PROBLEM TO WORK ON |
Below you will find a set of lines. Repeat them all exactly.

★ ★ ★

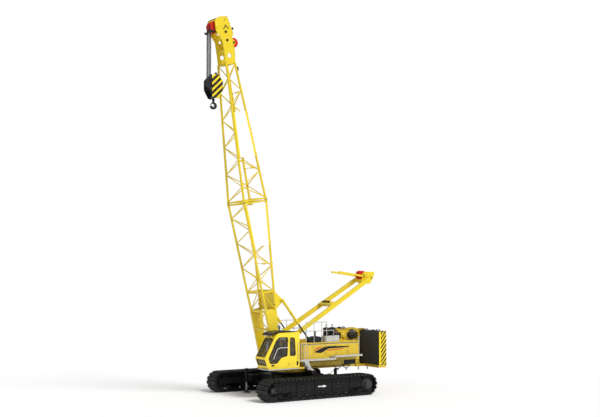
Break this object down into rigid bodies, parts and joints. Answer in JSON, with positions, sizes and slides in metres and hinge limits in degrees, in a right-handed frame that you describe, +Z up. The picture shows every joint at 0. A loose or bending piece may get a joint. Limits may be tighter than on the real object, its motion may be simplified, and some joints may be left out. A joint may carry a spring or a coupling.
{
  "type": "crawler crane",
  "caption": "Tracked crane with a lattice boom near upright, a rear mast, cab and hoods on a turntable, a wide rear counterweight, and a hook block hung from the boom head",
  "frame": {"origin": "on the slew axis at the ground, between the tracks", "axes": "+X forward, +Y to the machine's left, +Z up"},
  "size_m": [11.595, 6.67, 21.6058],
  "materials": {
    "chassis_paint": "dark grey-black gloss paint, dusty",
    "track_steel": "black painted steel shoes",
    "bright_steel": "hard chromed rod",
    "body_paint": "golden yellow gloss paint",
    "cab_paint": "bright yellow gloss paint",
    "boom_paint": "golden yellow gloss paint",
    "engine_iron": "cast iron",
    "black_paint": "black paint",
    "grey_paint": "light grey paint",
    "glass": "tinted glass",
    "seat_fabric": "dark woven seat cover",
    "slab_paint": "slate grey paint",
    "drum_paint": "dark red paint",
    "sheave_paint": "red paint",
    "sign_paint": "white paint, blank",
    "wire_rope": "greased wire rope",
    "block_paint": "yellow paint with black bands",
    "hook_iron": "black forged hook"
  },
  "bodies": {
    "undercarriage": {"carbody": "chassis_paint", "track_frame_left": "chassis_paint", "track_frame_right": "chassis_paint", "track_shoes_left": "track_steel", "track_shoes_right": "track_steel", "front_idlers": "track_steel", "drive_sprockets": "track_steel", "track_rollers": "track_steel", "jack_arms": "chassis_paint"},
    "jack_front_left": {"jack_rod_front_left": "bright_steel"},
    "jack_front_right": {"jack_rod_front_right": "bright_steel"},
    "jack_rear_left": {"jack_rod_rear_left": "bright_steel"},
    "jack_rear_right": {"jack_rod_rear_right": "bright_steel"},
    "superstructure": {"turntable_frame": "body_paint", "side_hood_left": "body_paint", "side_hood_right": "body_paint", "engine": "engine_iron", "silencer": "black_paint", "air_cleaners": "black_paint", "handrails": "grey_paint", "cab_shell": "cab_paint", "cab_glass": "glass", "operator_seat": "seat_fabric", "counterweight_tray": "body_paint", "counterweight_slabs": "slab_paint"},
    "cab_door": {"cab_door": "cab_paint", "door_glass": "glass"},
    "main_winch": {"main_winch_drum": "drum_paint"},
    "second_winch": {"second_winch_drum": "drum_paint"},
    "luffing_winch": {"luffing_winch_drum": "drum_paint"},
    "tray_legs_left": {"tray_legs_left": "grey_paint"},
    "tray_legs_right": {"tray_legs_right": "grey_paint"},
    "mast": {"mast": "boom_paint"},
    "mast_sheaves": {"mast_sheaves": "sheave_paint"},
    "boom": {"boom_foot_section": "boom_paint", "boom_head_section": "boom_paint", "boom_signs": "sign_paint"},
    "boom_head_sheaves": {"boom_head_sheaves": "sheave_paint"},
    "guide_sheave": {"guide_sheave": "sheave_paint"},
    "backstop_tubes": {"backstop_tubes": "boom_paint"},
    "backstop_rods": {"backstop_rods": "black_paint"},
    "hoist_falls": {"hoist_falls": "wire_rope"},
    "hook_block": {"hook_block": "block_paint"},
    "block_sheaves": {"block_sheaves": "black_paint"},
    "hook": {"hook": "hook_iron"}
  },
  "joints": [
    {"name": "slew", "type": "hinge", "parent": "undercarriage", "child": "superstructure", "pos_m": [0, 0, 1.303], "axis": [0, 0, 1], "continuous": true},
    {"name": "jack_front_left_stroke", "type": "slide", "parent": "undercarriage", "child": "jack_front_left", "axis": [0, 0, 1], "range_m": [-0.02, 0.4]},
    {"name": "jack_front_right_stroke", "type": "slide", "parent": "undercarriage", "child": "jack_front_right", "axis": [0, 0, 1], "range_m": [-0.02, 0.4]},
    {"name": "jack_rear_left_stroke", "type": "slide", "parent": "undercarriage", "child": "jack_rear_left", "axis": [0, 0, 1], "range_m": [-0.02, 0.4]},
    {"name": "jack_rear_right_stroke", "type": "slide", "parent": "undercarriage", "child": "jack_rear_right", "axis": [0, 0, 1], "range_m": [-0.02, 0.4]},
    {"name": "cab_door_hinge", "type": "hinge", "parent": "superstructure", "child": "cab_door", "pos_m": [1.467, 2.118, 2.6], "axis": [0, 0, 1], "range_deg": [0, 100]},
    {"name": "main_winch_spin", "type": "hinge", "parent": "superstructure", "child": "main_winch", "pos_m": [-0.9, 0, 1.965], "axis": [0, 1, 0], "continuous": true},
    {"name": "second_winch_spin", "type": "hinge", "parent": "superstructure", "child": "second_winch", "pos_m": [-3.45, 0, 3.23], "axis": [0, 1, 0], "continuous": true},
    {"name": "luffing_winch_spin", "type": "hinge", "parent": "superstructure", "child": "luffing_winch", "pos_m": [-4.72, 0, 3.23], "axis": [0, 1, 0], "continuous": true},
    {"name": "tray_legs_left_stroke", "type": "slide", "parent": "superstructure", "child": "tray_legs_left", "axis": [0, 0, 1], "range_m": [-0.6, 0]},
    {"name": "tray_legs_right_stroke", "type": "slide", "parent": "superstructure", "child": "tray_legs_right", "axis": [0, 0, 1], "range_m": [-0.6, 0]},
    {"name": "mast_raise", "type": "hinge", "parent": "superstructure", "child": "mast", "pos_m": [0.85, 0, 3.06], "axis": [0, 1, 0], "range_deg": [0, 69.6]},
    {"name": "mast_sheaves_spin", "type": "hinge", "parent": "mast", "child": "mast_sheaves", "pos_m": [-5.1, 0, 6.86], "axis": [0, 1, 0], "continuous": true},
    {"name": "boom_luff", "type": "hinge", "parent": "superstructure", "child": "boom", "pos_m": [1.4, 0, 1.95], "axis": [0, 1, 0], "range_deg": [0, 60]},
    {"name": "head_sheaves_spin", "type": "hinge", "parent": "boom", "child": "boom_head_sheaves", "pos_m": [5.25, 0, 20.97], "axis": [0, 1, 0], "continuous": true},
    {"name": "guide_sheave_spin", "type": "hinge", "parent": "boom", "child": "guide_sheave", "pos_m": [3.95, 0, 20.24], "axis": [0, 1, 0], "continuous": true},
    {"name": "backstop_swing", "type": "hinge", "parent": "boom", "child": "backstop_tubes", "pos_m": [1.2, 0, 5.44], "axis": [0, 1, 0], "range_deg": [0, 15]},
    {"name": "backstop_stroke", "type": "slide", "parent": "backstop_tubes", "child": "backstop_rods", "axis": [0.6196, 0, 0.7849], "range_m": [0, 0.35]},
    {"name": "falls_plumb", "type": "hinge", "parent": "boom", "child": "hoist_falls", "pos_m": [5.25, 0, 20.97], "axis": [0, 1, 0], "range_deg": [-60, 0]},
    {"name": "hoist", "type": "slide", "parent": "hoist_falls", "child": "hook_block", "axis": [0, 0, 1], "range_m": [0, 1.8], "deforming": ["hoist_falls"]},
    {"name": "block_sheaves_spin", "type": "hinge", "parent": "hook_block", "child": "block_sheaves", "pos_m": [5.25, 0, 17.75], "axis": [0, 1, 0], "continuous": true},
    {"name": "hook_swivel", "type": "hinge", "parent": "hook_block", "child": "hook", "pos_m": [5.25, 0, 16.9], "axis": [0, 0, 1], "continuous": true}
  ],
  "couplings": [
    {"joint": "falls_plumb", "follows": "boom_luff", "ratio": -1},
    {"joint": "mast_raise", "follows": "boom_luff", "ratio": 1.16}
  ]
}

★ ★ ★

SOLUTION FOR THIS PROBLEM |
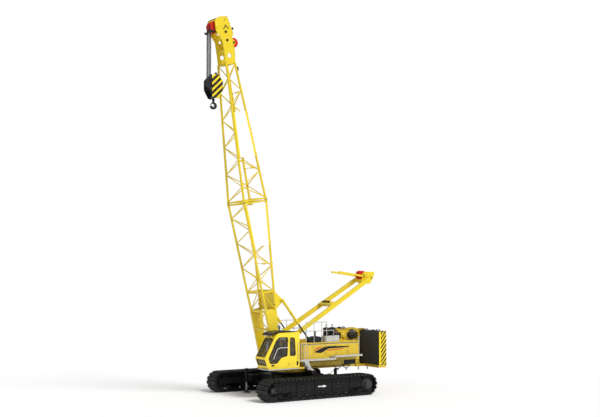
Break this object down into rigid bodies, parts and joints. Answer in JSON, with positions, sizes and slides in metres and hinge limits in degrees, in a right-handed frame that you describe, +Z up. The picture shows every joint at 0. A loose or bending piece may get a joint. Limits may be tighter than on the real object, its motion may be simplified, and some joints may be left out. A joint may carry a spring or a coupling.
{
  "type": "crawler crane",
  "caption": "Tracked crane with a lattice boom near upright, a rear mast, cab and hoods on a turntable, a wide rear counterweight, and a hook block hung from the boom head",
  "frame": {"origin": "on the slew axis at the ground, between the tracks", "axes": "+X forward, +Y to the machine's left, +Z up"},
  "size_m": [11.595, 6.67, 21.6058],
  "materials": {
    "chassis_paint": "dark grey-black gloss paint, dusty",
    "track_steel": "black painted steel shoes",
    "bright_steel": "hard chromed rod",
    "body_paint": "golden yellow gloss paint",
    "cab_paint": "bright yellow gloss paint",
    "boom_paint": "golden yellow gloss paint",
    "engine_iron": "cast iron",
    "black_paint": "black paint",
    "grey_paint": "light grey paint",
    "glass": "tinted glass",
    "seat_fabric": "dark woven seat cover",
    "slab_paint": "slate grey paint",
    "drum_paint": "dark red paint",
    "sheave_paint": "red paint",
    "sign_paint": "white paint, blank",
    "wire_rope": "greased wire rope",
    "block_paint": "yellow paint with black bands",
    "hook_iron": "black forged hook"
  },
  "bodies": {
    "undercarriage": {"carbody": "chassis_paint", "track_frame_left": "chassis_paint", "track_frame_right": "chassis_paint", "track_shoes_left": "track_steel", "track_shoes_right": "track_steel", "front_idlers": "track_steel", "drive_sprockets": "track_steel", "track_rollers": "track_steel", "jack_arms": "chassis_paint"},
    "jack_front_left": {"jack_rod_front_left": "bright_steel"},
    "jack_front_right": {"jack_rod_front_right": "bright_steel"},
    "jack_rear_left": {"jack_rod_rear_left": "bright_steel"},
    "jack_rear_right": {"jack_rod_rear_right": "bright_steel"},
    "superstructure": {"turntable_frame": "body_paint", "side_hood_left": "body_paint", "side_hood_right": "body_paint", "engine": "engine_iron", "silencer": "black_paint", "air_cleaners": "black_paint", "handrails": "grey_paint", "cab_shell": "cab_paint", "cab_glass": "glass", "operator_seat": "seat_fabric", "counterweight_tray": "body_paint", "counterweight_slabs": "slab_paint"},
    "cab_door": {"cab_door": "cab_paint", "door_glass": "glass"},
    "main_winch": {"main_winch_drum": "drum_paint"},
    "second_winch": {"second_winch_drum": "drum_paint"},
    "luffing_winch": {"luffing_winch_drum": "drum_paint"},
    "tray_legs_left": {"tray_legs_left": "grey_paint"},
    "tray_legs_right": {"tray_legs_right": "grey_paint"},
    "mast": {"mast": "boom_paint"},
    "mast_sheaves": {"mast_sheaves": "sheave_paint"},
    "boom": {"boom_foot_section": "boom_paint", "boom_head_section": "boom_paint", "boom_signs": "sign_paint"},
    "boom_head_sheaves": {"boom_head_sheaves": "sheave_paint"},
    "guide_sheave": {"guide_sheave": "sheave_paint"},
    "backstop_tubes": {"backstop_tubes": "boom_paint"},
    "backstop_rods": {"backstop_rods": "black_paint"},
    "hoist_falls": {"hoist_falls": "wire_rope"},
    "hook_block": {"hook_block": "block_paint"},
    "block_sheaves": {"block_sheaves": "black_paint"},
    "hook": {"hook": "hook_iron"}
  },
  "joints": [
    {"name": "slew", "type": "hinge", "parent": "undercarriage", "child": "superstructure", "pos_m": [0, 0, 1.303], "axis": [0, 0, 1], "continuous": true},
    {"name": "jack_front_left_stroke", "type": "slide", "parent": "undercarriage", "child": "jack_front_left", "axis": [0, 0, 1], "range_m": [-0.02, 0.4]},
    {"name": "jack_front_right_stroke", "type": "slide", "parent": "undercarriage", "child": "jack_front_right", "axis": [0, 0, 1], "range_m": [-0.02, 0.4]},
    {"name": "jack_rear_left_stroke", "type": "slide", "parent": "undercarriage", "child": "jack_rear_left", "axis": [0, 0, 1], "range_m": [-0.02, 0.4]},
    {"name": "jack_rear_right_stroke", "type": "slide", "parent": "undercarriage", "child": "jack_rear_right", "axis": [0, 0, 1], "range_m": [-0.02, 0.4]},
    {"name": "cab_door_hinge", "type": "hinge", "parent": "superstructure", "child": "cab_door", "pos_m": [1.467, 2.118, 2.6], "axis": [0, 0, 1], "range_deg": [0, 100]},
    {"name": "main_winch_spin", "type": "hinge", "parent": "superstructure", "child": "main_winch", "pos_m": [-0.9, 0, 1.965], "axis": [0, 1, 0], "continuous": true},
    {"name": "second_winch_spin", "type": "hinge", "parent": "superstructure", "child": "second_winch", "pos_m": [-3.45, 0, 3.23], "axis": [0, 1, 0], "continuous": true},
    {"name": "luffing_winch_spin", "type": "hinge", "parent": "superstructure", "child": "luffing_winch", "pos_m": [-4.72, 0, 3.23], "axis": [0, 1, 0], "continuous": true},
    {"name": "tray_legs_left_stroke", "type": "slide", "parent": "superstructure", "child": "tray_legs_left", "axis": [0, 0, 1], "range_m": [-0.6, 0]},
    {"name": "tray_legs_right_stroke", "type": "slide", "parent": "superstructure", "child": "tray_legs_right", "axis": [0, 0, 1], "range_m": [-0.6, 0]},
    {"name": "mast_raise", "type": "hinge", "parent": "superstructure", "child": "mast", "pos_m": [0.85, 0, 3.06], "axis": [0, 1, 0], "range_deg": [0, 69.6]},
    {"name": "mast_sheaves_spin", "type": "hinge", "parent": "mast", "child": "mast_sheaves", "pos_m": [-5.1, 0, 6.86], "axis": [0, 1, 0], "continuous": true},
    {"name": "boom_luff", "type": "hinge", "parent": "superstructure", "child": "boom", "pos_m": [1.4, 0, 1.95], "axis": [0, 1, 0], "range_deg": [0, 60]},
    {"name": "head_sheaves_spin", "type": "hinge", "parent": "boom", "child": "boom_head_sheaves", "pos_m": [5.25, 0, 20.97], "axis": [0, 1, 0], "continuous": true},
    {"name": "guide_sheave_spin", "type": "hinge", "parent": "boom", "child": "guide_sheave", "pos_m": [3.95, 0, 20.24], "axis": [0, 1, 0], "continuous": true},
    {"name": "backstop_swing", "type": "hinge", "parent": "boom", "child": "backstop_tubes", "pos_m": [1.2, 0, 5.44], "axis": [0, 1, 0], "range_deg": [0, 15]},
    {"name": "backstop_stroke", "type": "slide", "parent": "backstop_tubes", "child": "backstop_rods", "axis": [0.6196, 0, 0.7849], "range_m": [0, 0.35]},
    {"name": "falls_plumb", "type": "hinge", "parent": "boom", "child": "hoist_falls", "pos_m": [5.25, 0, 20.97], "axis": [0, 1, 0], "range_deg": [-60, 0]},
    {"name": "hoist", "type": "slide", "parent": "hoist_falls", "child": "hook_block", "axis": [0, 0, 1], "range_m": [0, 1.8], "deforming": ["hoist_falls"]},
    {"name": "block_sheaves_spin", "type": "hinge", "parent": "hook_block", "child": "block_sheaves", "pos_m": [5.25, 0, 17.75], "axis": [0, 1, 0], "continuous": true},
    {"name": "hook_swivel", "type": "hinge", "parent": "hook_block", "child": "hook", "pos_m": [5.25, 0, 16.9], "axis": [0, 0, 1], "continuous": true}
  ],
  "couplings": [
    {"joint": "falls_plumb", "follows": "boom_luff", "ratio": -1},
    {"joint": "mast_raise", "follows": "boom_luff", "ratio": 1.16}
  ]
}